= STATED PROBLEM =
The material below holds a span beginning at the line with "Write the Blender" and ending at the line with "INLET_BORE_DEPTH = 0.010". Quote that span exactly, both ends included, and only that span.
########################################
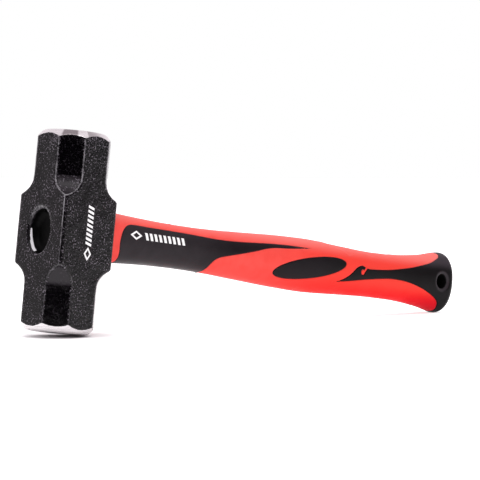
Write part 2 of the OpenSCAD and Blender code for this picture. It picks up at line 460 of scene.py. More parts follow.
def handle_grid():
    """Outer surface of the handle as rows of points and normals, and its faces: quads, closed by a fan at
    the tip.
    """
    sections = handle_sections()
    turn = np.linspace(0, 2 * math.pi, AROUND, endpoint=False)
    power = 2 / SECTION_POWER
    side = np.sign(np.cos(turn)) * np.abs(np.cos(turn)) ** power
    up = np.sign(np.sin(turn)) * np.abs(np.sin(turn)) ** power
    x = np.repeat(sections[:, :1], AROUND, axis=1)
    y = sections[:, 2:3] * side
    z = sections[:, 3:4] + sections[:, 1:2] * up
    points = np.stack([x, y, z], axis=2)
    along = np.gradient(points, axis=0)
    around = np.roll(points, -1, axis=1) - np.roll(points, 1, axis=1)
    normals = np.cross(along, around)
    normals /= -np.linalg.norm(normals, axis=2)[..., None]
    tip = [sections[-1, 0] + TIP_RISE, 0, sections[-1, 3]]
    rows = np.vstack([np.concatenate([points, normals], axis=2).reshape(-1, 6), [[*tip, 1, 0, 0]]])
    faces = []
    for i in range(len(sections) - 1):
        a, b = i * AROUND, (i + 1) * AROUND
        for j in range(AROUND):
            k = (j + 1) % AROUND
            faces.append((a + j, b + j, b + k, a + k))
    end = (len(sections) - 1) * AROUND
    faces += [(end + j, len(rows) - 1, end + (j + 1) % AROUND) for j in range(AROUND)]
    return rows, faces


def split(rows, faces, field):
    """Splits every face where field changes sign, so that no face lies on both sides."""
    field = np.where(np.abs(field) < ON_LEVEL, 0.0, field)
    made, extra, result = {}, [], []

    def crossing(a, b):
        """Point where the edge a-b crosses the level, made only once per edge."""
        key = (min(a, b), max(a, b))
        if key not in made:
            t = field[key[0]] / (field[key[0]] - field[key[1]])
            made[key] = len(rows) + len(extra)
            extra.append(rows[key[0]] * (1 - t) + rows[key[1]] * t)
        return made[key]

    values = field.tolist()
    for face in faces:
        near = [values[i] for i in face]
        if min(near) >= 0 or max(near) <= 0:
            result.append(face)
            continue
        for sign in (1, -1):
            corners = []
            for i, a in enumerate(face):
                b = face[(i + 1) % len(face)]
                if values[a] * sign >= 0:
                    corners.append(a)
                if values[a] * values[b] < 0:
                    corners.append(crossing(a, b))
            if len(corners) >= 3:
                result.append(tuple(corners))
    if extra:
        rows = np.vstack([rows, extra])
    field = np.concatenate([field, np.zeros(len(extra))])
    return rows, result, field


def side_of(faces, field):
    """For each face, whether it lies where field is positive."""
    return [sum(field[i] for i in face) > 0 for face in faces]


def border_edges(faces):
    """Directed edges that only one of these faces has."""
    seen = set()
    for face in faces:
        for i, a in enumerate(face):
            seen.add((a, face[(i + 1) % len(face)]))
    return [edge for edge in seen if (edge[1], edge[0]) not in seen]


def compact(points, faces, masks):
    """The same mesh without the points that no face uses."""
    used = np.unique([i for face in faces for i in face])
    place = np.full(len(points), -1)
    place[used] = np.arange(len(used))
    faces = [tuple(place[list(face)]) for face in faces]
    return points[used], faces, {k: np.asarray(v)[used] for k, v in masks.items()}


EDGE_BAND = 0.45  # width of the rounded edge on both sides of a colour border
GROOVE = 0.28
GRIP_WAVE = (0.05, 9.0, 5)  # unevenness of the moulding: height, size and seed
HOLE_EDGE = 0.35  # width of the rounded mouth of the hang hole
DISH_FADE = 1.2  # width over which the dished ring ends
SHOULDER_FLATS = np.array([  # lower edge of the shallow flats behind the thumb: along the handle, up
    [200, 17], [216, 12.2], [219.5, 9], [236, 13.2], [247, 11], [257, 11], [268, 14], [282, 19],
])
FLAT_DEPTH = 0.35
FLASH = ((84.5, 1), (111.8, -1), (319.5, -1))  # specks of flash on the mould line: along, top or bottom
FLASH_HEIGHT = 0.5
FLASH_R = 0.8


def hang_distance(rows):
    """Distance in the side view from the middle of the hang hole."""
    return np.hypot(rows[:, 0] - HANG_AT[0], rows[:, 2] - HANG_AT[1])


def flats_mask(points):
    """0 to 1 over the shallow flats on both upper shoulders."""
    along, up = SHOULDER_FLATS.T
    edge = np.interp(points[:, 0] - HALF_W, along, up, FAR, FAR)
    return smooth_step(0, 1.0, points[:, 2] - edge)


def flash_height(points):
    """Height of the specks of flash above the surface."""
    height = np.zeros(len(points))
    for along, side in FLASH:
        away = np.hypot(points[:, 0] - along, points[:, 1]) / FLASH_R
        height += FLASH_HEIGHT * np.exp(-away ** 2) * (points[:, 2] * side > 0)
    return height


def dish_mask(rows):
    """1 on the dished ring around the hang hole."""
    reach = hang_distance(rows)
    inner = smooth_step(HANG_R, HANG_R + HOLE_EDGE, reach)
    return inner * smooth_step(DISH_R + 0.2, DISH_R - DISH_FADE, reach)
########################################
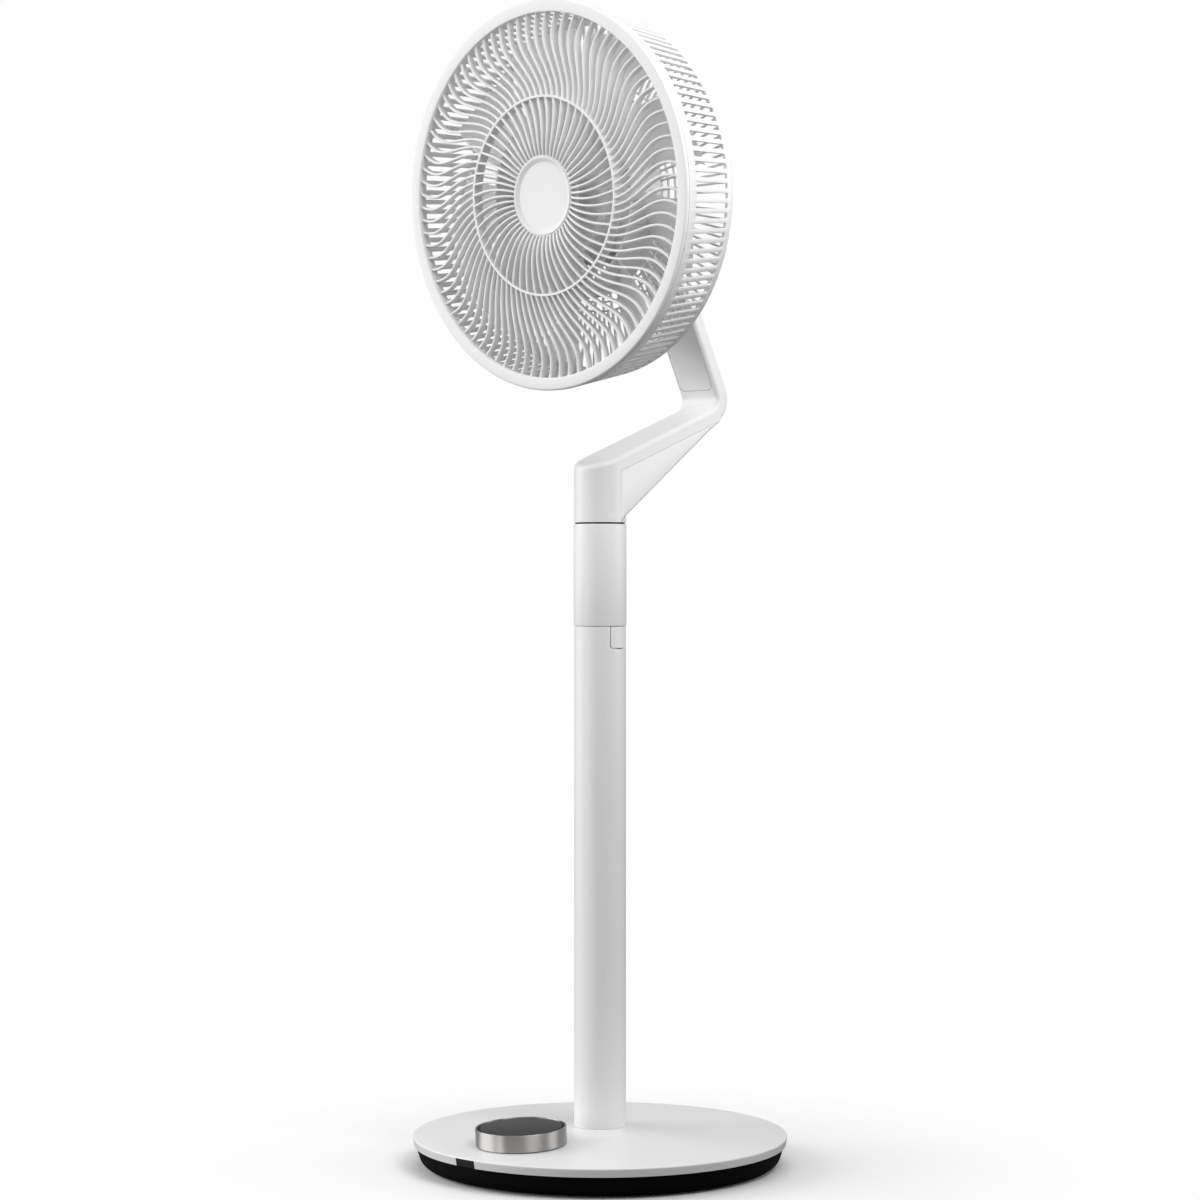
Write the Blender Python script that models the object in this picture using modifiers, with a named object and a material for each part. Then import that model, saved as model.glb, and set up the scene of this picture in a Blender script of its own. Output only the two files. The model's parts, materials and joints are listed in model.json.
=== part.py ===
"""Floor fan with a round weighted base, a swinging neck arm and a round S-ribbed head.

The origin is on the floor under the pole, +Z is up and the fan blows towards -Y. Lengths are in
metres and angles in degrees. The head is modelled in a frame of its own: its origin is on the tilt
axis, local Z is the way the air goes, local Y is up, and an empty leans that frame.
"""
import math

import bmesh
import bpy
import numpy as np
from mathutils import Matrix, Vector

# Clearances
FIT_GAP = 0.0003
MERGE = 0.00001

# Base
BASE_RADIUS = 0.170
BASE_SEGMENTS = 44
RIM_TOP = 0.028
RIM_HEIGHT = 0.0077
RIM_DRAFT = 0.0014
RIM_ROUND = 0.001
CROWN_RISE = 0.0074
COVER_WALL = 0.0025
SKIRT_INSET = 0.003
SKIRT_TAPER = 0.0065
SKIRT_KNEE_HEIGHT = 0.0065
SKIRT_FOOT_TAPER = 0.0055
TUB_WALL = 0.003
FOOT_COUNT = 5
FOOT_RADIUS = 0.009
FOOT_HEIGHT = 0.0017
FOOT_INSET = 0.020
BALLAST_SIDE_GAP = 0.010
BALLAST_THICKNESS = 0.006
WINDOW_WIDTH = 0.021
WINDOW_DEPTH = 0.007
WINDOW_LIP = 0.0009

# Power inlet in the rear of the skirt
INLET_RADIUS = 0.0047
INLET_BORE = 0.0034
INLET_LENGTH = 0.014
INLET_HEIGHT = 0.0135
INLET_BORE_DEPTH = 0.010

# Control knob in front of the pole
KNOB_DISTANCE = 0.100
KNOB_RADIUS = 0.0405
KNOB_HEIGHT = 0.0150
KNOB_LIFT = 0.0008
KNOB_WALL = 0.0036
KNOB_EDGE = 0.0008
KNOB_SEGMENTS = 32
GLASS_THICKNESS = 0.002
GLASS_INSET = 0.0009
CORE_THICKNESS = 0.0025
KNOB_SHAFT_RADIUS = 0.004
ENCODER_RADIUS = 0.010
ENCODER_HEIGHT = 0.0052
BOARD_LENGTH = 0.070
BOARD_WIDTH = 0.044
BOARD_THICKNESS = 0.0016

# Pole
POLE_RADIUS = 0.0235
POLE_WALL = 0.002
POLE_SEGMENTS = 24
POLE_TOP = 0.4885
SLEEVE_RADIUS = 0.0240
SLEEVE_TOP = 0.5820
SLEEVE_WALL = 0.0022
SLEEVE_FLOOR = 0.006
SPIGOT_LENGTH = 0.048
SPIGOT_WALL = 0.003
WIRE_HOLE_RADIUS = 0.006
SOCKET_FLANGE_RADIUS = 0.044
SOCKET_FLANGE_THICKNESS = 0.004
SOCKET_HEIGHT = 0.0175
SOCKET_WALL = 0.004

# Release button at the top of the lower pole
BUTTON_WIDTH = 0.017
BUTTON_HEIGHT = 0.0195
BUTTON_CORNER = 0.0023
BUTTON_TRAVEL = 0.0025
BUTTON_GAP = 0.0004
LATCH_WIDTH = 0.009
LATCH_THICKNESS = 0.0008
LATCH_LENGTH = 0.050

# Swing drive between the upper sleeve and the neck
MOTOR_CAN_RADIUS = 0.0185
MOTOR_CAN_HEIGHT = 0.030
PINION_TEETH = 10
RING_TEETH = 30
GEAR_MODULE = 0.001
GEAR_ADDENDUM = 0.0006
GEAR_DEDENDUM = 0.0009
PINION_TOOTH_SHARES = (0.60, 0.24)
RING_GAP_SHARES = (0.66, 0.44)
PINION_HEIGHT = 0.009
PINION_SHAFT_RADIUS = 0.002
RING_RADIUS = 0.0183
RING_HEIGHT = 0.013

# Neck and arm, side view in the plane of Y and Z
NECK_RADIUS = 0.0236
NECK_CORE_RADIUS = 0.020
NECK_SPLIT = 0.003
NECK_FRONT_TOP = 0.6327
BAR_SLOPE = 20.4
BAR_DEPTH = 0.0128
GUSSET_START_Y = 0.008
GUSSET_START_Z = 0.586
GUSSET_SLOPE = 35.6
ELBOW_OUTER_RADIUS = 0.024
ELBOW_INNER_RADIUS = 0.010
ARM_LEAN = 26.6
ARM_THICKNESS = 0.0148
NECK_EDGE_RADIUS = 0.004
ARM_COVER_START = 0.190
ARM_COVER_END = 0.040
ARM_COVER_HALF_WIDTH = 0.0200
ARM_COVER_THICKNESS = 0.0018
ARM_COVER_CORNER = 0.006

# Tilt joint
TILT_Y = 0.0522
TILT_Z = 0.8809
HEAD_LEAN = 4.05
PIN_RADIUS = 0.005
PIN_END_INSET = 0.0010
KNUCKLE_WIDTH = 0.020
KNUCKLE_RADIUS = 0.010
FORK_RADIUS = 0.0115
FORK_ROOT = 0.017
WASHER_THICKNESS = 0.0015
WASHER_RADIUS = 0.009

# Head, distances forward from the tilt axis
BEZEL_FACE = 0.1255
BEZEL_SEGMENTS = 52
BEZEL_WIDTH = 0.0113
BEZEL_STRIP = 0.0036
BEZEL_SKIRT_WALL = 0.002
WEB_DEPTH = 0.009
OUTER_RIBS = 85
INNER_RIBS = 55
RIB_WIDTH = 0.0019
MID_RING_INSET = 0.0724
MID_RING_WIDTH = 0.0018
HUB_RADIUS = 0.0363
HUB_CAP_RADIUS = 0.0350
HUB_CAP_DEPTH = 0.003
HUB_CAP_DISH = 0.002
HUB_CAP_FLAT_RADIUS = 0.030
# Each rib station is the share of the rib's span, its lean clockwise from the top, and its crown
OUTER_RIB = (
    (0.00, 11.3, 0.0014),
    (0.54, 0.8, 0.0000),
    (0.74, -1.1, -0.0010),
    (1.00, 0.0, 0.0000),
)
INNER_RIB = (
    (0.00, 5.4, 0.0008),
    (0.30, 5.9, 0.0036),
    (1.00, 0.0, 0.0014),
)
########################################
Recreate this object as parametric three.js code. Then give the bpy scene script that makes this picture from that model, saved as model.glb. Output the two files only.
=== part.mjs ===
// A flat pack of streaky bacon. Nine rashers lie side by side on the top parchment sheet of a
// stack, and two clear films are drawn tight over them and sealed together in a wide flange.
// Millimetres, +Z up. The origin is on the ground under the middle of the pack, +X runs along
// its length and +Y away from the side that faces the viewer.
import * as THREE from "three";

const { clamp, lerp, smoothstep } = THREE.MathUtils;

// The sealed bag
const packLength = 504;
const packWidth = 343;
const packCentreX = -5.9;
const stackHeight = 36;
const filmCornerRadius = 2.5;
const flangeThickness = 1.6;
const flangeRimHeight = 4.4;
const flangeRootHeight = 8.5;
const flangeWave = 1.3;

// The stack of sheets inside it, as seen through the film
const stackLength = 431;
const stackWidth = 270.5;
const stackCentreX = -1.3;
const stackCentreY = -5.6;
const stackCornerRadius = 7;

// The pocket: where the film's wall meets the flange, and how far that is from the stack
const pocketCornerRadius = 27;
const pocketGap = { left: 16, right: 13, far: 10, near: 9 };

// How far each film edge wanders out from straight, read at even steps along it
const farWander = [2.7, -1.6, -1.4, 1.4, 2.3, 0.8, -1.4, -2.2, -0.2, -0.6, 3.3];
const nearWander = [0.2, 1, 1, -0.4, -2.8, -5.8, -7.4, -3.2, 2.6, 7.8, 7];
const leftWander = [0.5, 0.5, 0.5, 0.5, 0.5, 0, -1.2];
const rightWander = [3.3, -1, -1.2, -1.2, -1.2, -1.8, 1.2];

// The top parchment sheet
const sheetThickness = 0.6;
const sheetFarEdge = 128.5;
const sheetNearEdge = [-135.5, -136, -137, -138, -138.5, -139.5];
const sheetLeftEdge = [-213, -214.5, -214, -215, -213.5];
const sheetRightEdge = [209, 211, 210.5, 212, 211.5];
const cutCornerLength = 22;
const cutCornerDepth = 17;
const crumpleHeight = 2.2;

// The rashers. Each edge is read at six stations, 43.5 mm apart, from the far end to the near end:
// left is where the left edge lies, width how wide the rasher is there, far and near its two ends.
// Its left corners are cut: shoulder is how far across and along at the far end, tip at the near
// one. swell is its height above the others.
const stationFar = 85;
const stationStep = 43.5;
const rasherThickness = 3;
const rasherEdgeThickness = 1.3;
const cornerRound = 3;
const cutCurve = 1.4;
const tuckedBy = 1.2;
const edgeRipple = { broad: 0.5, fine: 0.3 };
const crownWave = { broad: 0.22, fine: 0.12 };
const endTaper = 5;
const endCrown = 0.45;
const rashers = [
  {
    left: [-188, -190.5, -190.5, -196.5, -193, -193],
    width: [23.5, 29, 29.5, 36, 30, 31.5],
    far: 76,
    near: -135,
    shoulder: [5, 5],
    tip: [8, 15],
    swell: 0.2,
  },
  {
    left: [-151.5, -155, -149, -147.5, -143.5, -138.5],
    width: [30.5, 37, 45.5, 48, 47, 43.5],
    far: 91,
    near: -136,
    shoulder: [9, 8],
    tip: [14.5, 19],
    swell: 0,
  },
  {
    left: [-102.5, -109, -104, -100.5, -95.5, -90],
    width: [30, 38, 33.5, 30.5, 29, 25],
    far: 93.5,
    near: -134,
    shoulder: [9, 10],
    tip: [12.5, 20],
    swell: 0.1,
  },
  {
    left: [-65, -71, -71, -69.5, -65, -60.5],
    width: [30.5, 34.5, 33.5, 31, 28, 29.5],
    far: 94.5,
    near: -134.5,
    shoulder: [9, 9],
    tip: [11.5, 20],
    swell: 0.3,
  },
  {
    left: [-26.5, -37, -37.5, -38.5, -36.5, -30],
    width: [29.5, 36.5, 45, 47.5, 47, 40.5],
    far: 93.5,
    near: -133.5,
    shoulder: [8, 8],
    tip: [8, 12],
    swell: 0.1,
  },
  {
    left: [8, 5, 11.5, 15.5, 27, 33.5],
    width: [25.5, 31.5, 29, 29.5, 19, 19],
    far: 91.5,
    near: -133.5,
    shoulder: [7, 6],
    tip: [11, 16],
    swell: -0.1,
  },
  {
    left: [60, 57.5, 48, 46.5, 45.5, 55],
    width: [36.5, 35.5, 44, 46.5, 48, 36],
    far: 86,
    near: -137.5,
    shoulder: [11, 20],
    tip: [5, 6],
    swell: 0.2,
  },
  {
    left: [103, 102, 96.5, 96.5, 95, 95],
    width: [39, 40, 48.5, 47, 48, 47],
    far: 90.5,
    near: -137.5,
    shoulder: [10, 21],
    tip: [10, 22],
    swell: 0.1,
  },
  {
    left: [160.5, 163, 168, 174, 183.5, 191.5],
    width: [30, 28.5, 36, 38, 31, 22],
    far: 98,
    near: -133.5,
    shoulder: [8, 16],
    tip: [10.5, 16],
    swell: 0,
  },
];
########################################
= COMPLETED EXERCISE =
Write the Blender Python script that models the object in this picture using modifiers, with a named object and a material for each part. Then import that model, saved as model.glb, and set up the scene of this picture in a Blender script of its own. Output only the two files. The model's parts, materials and joints are listed in model.json.
=== part.py ===
"""Floor fan with a round weighted base, a swinging neck arm and a round S-ribbed head.

The origin is on the floor under the pole, +Z is up and the fan blows towards -Y. Lengths are in
metres and angles in degrees. The head is modelled in a frame of its own: its origin is on the tilt
axis, local Z is the way the air goes, local Y is up, and an empty leans that frame.
"""
import math

import bmesh
import bpy
import numpy as np
from mathutils import Matrix, Vector

# Clearances
FIT_GAP = 0.0003
MERGE = 0.00001

# Base
BASE_RADIUS = 0.170
BASE_SEGMENTS = 44
RIM_TOP = 0.028
RIM_HEIGHT = 0.0077
RIM_DRAFT = 0.0014
RIM_ROUND = 0.001
CROWN_RISE = 0.0074
COVER_WALL = 0.0025
SKIRT_INSET = 0.003
SKIRT_TAPER = 0.0065
SKIRT_KNEE_HEIGHT = 0.0065
SKIRT_FOOT_TAPER = 0.0055
TUB_WALL = 0.003
FOOT_COUNT = 5
FOOT_RADIUS = 0.009
FOOT_HEIGHT = 0.0017
FOOT_INSET = 0.020
BALLAST_SIDE_GAP = 0.010
BALLAST_THICKNESS = 0.006
WINDOW_WIDTH = 0.021
WINDOW_DEPTH = 0.007
WINDOW_LIP = 0.0009

# Power inlet in the rear of the skirt
INLET_RADIUS = 0.0047
INLET_BORE = 0.0034
INLET_LENGTH = 0.014
INLET_HEIGHT = 0.0135
INLET_BORE_DEPTH = 0.010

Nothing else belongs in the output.